Shortly after the Trump administration takes office in January 2017, it will need to consider its strategy in Afghanistan, the country from which al-Qaeda launched the 9/11 attacks and where U.S. and NATO-backed Afghan forces continue to battle the Taliban 15 years after the Islamist extremist group was ousted from power.
Just last week, the Taliban conducted a suicide bombing on the largest U.S. military base in Afghanistan, killing two American servicemen and two American contractors and wounding at least 17 others. The attack was aimed at weakening U.S. and NATO resolve and convincing them to exit the country altogether.
But doing so would allow the Taliban to re-take large swathes of territory and facilitate the revival of al-Qaeda in the region, not to mention boosting the moral of Islamist extremists across the globe.
While most attention is currently on the fight against ISIS in Iraq, Afghanistan remains a major front in the global terrorism fight and will likely come up quickly on President-elect Trump’s radar screen.
U.S. forces were given expanded authorities to engage in offensive operations with their Afghan counterparts earlier this year, and have recently helped fend off Taliban advances, particularly in the northern city of Kunduz and in parts of the southern province of Helmand.
However, the incoming administration must consider whether holding the line against the Taliban is sufficient or whether increasing U.S. and NATO troop levels might be necessary to turn up the pressure on the Taliban.
A first step would be to consult U.S. military commanders on the ground and then listen to their advice. In 2013, former U.S. Commander in Afghanistan General John Allen recommended keeping 20,000 U.S. forces in the country post-2014 as the least risky option. Unfortunately, President Obama opted for the riskier option of leaving only about half that amount.

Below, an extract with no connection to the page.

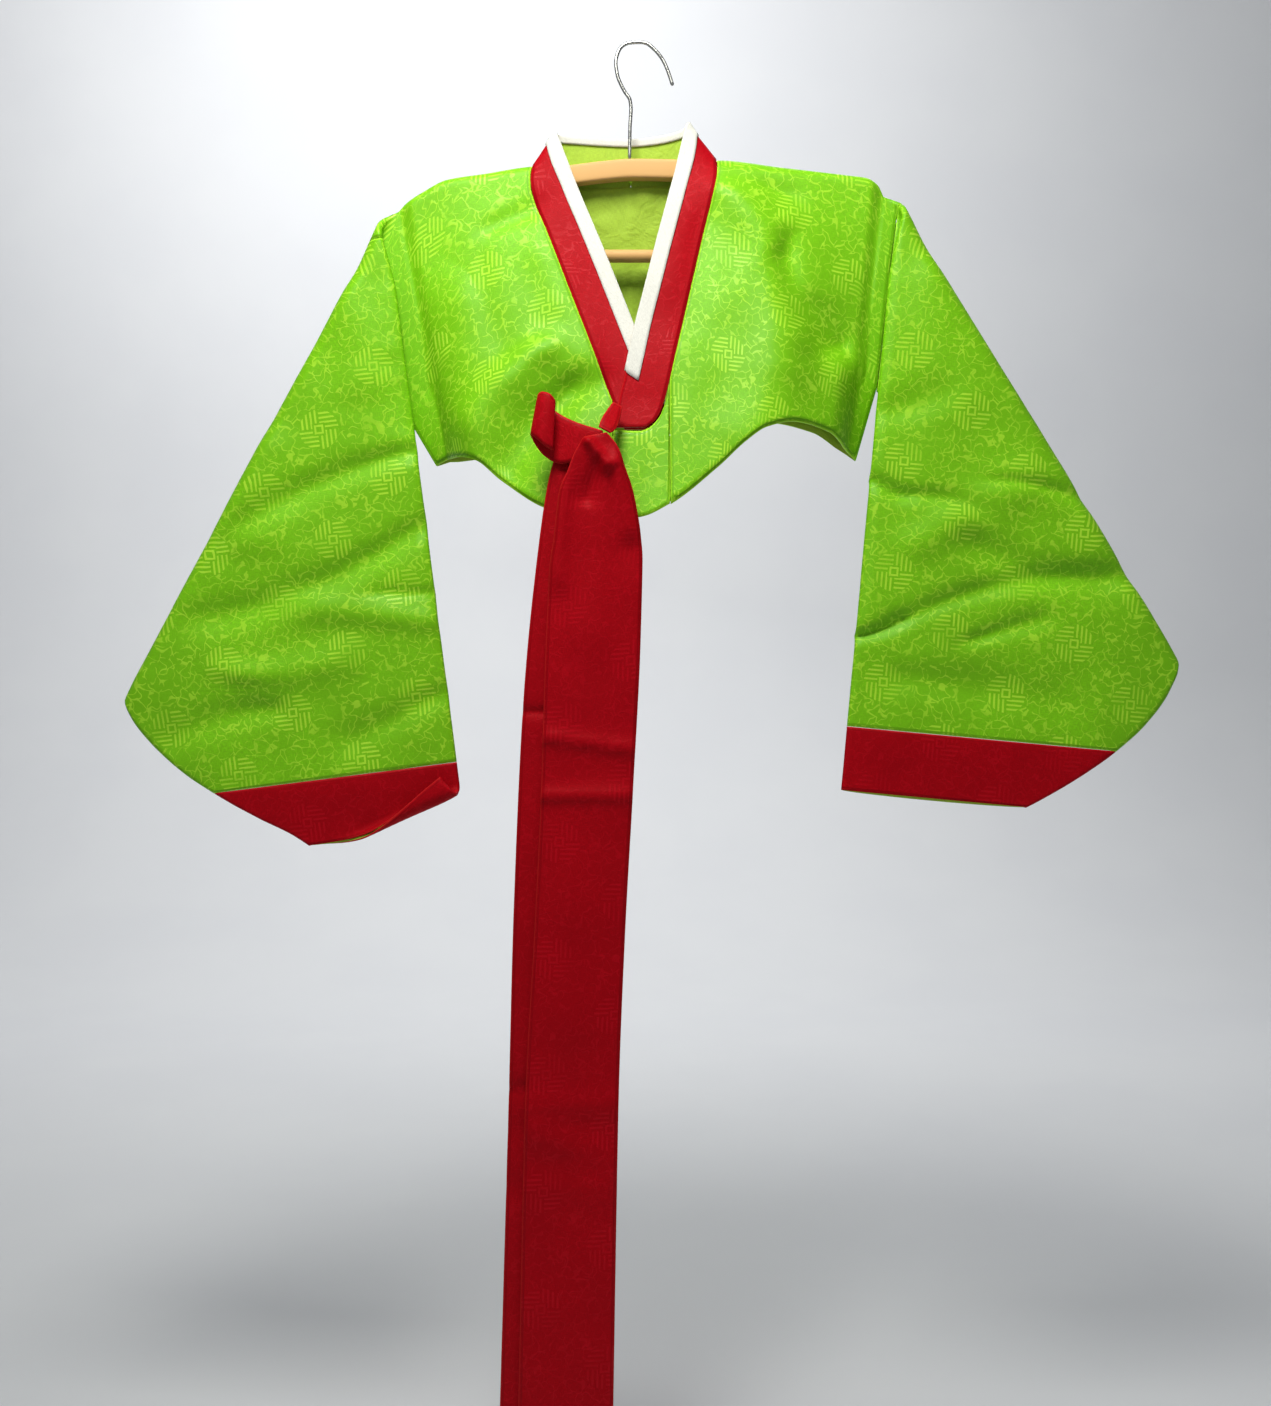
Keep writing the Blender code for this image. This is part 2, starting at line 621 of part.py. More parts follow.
def solid_of_rings(name, rings):
    """A closed solid through rings of points, with its ends filled."""
    rings = np.asarray(rings) * MM
    count, around = rings.shape[:2]
    index = np.arange(count * around).reshape(count, around)
    wrapped = np.concatenate([index, index[:, :1]], axis=1)
    quads = np.stack([wrapped[:-1, :-1], wrapped[:-1, 1:], wrapped[1:, 1:], wrapped[1:, :-1]], -1)
    faces = quads.reshape(-1, 4).tolist() + [index[0, ::-1].tolist(), index[-1].tolist()]
    mesh = bpy.data.meshes.new(name)
    mesh.from_pydata(rings.reshape(-1, 3).tolist(), [], faces)
    shape = bmesh.new()
    shape.from_mesh(mesh)
    bmesh.ops.recalc_face_normals(shape, faces=shape.faces)
    shape.to_mesh(mesh)
    shape.free()
    mesh.shade_smooth()
    mesh.set_sharp_from_angle(angle=math.radians(40))
    return mesh


def make_hanger():
    """The yoke with its drooping ends, the bar between them and the wire hook."""
    end = HANGER_REACH
    block = end - HANGER_BLOCK
    corner = [block - 3, block - 0.5, end]
    stations = np.concatenate([-np.array(corner[::-1]), np.linspace(-165, 165, 21), corner])
    rings = []
    for x in stations:
        top = float(smooth(YOKE_TOP, x))
        low = BAR_Z - BAR_RADIUS - 1.5 if abs(x) > block - 1 else top - YOKE_HEIGHT
        half = HANGER_HALF_DEPTH
        section = [
            (-2.5, top), (2.5, top), (half, top - 4), (half, low + 2),
            (half - 2, low), (2 - half, low), (-half, low + 2), (-half, top - 4),
        ]
        rings.append([(x, y, z) for y, z in section])
    add("hanger_yoke", solid_of_rings("yoke", rings), "wood")
    turns = np.linspace(0, 2 * math.pi, 13)[:-1]
    reach = block - 3 - SEAM
    rings = [
        [(x, BAR_RADIUS * math.cos(a), BAR_Z + BAR_RADIUS * math.sin(a)) for a in turns]
        for x in np.linspace(-reach, reach, 5)
    ]
    add("hanger_bar", solid_of_rings("bar", rings), "wood")
    count = np.arange(len(HOOK), dtype=float)
    place = np.linspace(0, len(HOOK) - 1, 46)
    x = smooth(np.stack([count, HOOK[:, 0]], 1), place)
    z = smooth(np.stack([count, HOOK[:, 1]], 1), place)
    path = np.stack([x, 0 * x, z], -1)
    along = np.gradient(path, axis=0)
    along /= np.linalg.norm(along, axis=1)[:, None]
    side = np.stack([-along[:, 2], 0 * x, along[:, 0]], -1)
    turns = np.linspace(0, 2 * math.pi, 9)[:-1]
    ring = side[:, None] * np.cos(turns)[:, None] + np.array([0, 1, 0]) * np.sin(turns)[:, None]
    add("hanger_hook", solid_of_rings("hook", path[:, None] + ring * WIRE / 2), "wire")


def main():
    """Build every piece in an empty scene."""
    for piece in list(bpy.data.objects):
        bpy.data.objects.remove(piece)
    make_bodice()
    make_sleeves()
    make_collar()
    make_overlaps()
    make_ribbons()
    make_lining()
    make_hanger()


main()
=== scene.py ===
import math

import bpy
import numpy as np
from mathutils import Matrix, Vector


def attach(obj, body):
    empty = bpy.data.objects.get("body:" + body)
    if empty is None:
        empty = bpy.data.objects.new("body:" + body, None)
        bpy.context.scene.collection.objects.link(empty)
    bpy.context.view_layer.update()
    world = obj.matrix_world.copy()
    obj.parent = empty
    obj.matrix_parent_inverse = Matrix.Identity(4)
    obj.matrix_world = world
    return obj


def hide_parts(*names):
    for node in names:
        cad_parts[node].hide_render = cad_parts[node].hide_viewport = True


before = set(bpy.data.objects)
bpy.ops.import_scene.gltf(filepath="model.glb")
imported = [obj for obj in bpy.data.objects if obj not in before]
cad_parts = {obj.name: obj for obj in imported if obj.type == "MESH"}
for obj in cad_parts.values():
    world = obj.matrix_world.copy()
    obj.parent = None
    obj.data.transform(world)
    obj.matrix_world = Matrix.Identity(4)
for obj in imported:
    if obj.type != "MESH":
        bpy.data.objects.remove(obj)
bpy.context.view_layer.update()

bl_info = {
    "name": "Hanbok jacket on a hanger",
    "version": (1, 0, 0),
    "blender": (4, 5, 0),
    "location": "View3D > Sidebar > Jacket",
    "description": "A Korean women's jacket of figured cloth, hung on a wooden hanger with its ribbons tied",
    "category": "Object",
}

MM = 0.001
IMAGE_SIZE = (1271, 1406)
FOCAL_PIXELS = 1495.0
EYE = (-0.0039, -1.3, -0.573)
FLOOR_Z = -1.262

# Cloth and seams
WALL = 1.5
SEAM = 0.3
COLLAR_WALL = 2.0
STRIP_WALL = 1.0
RIBBON_WALL = 1.5

# Hanger
WIRE = 3.2
HANGER_HALF_DEPTH = 6.0
YOKE_HEIGHT = 17.0
HANGER_REACH = 189.0
HANGER_BLOCK = 12.0
BAR_Z = -184.5
BAR_RADIUS = 5.5

# Shoulder line of the jacket over the hanger
SHOULDER = np.array([
    # x, z
    (-209, -146.5), (-203, -140), (-186, -128.7), (-168, -119.5), (-133, -113.9), (-95, -108),
    (-40, -105), (20, -103.5), (68, -102.6), (122, -108.7), (180, -115.5), (196, -117.6),
    (206, -123.5), (211, -133.5),
])

# Front hem, with how far it stands forward
FRONT_HEM = np.array([
    # x, z, forward
    (-166, -363, 14), (-152, -365, 34), (-138, -369.5, 48), (-116, -387, 58), (-80, -411.5, 68),
    (-33, -425, 74), (0, -422, 76), (24, -411, 76), (63, -380, 70), (87, -357.5, 66), (105, -345, 62),
    (130, -339, 55), (159, -344, 38), (179, -356, 12),
])

# Back hem
BACK_HEM = np.array([
    # x, z
    (-166, -363), (-120, -356), (-60, -348), (0, -340), (60, -331), (110, -326), (150, -335), (179, -356),
])

SIDE_TIP = {-1: (-176.5, -367), 1: (187, -362.5)}

# Sleeves: each flat tube is turned over toward the viewer along a slanting fold
ARM_TOP = {-1: (-209.0, -146.5), 1: (211.0, -133.5)}
FOLD_ANGLE = {-1: 61.4, 1: 58.3}
FOLD_FROM_TOP = {-1: 35.9, 1: 37.0}
PAST_SHOULDER = {-1: 37.0, 1: 18.0}
SLEEVE_LENGTH = 450.0
CUFF_LENGTH = 55.0
ARMHOLE = 205.0
ARMHOLE_SEAM = 0.9
HIDDEN_SQUEEZE = 0.58
ROLL_RADIUS = 8.0
ROLL_LEAD = 6.3
ROLL_LEAD_LENGTH = 70.0
SLEEVE_HALF_GAP = 4.5
EDGE_RADIUS = 1.5
SIDE_GAP = 1.3

# Width of the flat sleeve along its length, from the shoulder point
SLEEVE_WIDTH = np.array([
    # along, width
    (0, 205), (120, 226), (240, 250), (330, 270), (386, 279), (412, 272), (440, 256), (468, 231),
    (495, 199), (515, 171), (530, 148), (545, 130),
])

# The left cuff's corner is turned up along a second fold
CORNER_FOLD = {"x": -284.3, "z": -699.7, "angle": 24.5, "radius": 8.0}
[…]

Although the U.S. aid footprint in Afghanistan inevitably will diminish over time, Washington must maintain programs that bolster democratic trends, contribute to economic development and regional economic integration, and that can be insulated from the pervasive corruption that plagues Afghan society. Too much aid has been squandered over the last 15 years and a new administration will have to review aid policies and programs, insisting on efficiency and results.
Lastly, the fight against the Taliban in Afghanistan will not succeed so long as the movement’s leaders find safe haven in Pakistan. The next administration will have to find new avenues for convincing Pakistanis it is in their own self-interest to crack down on the Taliban and to join a peace process.
The change in administration provides an opportunity to recommit to the fight in Afghanistan and sharpen U.S. strategy toward Pakistan in a way that brings greater stability and economic prosperity to the region.